TASK PROMPT: State the number of lines that include the string "code", and write nothing else.

◇ ◇ ◇ ◇

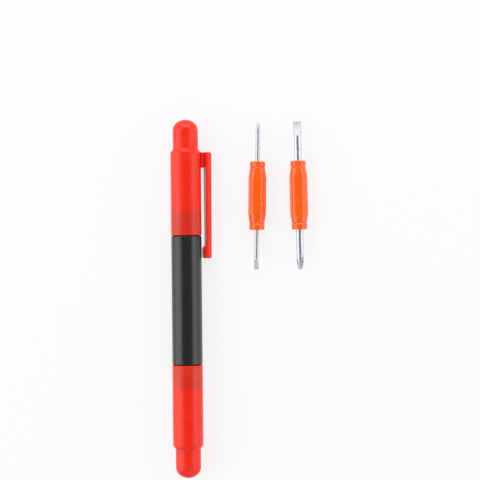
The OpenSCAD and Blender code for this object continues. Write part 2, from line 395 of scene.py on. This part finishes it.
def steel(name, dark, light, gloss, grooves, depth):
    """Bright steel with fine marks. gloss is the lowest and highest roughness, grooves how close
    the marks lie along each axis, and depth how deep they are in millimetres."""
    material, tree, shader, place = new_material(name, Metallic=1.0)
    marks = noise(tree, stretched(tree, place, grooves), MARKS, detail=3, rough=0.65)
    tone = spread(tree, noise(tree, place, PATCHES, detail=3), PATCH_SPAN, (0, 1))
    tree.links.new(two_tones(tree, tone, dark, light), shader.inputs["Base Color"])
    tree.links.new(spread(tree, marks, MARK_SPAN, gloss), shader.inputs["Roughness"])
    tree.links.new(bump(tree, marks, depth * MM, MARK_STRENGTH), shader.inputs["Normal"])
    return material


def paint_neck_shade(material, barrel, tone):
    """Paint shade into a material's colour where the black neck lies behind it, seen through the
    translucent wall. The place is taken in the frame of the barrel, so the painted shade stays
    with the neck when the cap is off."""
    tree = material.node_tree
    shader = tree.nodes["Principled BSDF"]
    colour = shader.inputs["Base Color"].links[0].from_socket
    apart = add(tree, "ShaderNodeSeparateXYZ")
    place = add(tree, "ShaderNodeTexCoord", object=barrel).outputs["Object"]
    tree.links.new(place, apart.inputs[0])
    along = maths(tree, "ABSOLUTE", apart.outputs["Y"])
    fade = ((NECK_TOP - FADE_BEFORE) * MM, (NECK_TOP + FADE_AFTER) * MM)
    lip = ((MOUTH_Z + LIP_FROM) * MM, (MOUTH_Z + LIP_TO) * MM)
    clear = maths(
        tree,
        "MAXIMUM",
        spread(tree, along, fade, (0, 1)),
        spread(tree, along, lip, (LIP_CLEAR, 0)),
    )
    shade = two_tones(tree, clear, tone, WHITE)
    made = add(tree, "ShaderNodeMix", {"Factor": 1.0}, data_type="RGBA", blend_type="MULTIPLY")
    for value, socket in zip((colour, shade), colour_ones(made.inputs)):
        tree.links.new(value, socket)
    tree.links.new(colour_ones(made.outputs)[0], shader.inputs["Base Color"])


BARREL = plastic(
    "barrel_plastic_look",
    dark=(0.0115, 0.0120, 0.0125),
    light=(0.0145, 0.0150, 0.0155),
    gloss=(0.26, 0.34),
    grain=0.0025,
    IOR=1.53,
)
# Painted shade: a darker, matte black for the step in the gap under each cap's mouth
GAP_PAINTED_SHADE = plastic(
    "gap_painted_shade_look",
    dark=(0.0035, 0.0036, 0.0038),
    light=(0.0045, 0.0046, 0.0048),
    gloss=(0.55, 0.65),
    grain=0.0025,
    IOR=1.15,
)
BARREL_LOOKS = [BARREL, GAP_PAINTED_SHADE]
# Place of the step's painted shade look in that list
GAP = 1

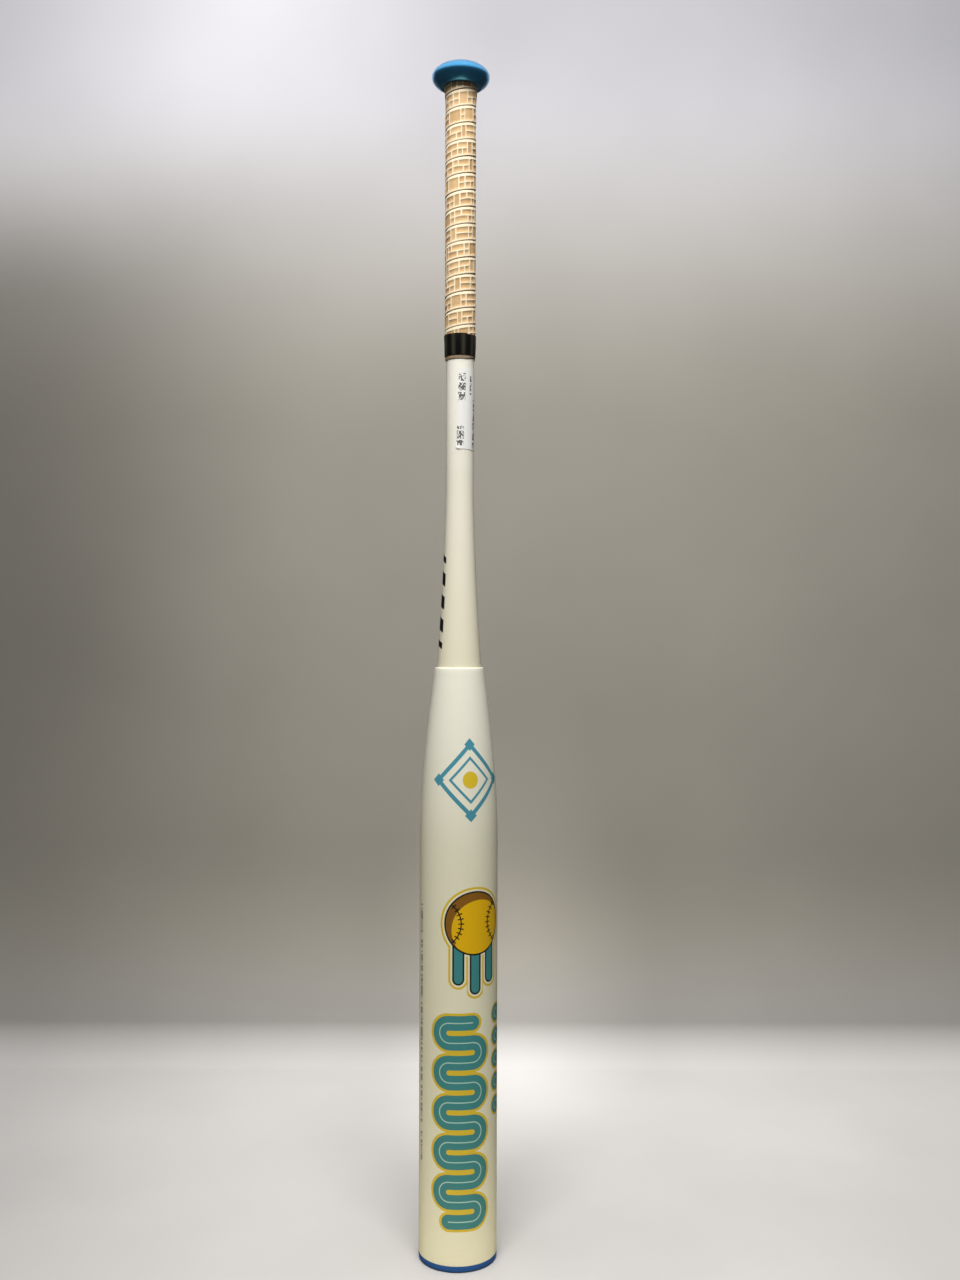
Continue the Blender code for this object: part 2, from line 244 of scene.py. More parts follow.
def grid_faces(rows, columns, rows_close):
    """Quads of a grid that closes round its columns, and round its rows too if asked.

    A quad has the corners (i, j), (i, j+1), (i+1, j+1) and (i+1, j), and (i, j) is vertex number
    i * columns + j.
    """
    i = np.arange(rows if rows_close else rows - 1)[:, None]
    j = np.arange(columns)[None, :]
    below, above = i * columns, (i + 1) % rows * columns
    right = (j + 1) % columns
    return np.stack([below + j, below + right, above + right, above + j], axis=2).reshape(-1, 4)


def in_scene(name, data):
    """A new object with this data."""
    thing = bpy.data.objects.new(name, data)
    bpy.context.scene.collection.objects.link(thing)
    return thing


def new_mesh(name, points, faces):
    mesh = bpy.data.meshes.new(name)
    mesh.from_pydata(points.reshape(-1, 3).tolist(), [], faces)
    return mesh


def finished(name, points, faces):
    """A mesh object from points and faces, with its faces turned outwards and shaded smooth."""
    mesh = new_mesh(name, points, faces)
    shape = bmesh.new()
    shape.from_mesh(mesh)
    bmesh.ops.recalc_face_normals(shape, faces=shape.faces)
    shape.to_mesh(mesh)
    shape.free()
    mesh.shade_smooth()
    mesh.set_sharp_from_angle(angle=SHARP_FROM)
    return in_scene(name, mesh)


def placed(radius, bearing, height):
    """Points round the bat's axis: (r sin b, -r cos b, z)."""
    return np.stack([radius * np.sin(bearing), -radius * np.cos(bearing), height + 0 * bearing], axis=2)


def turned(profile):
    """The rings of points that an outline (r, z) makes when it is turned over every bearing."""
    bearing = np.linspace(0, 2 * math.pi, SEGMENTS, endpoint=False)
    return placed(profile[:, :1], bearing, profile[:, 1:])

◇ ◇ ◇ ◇

TASK OUTPUT: 2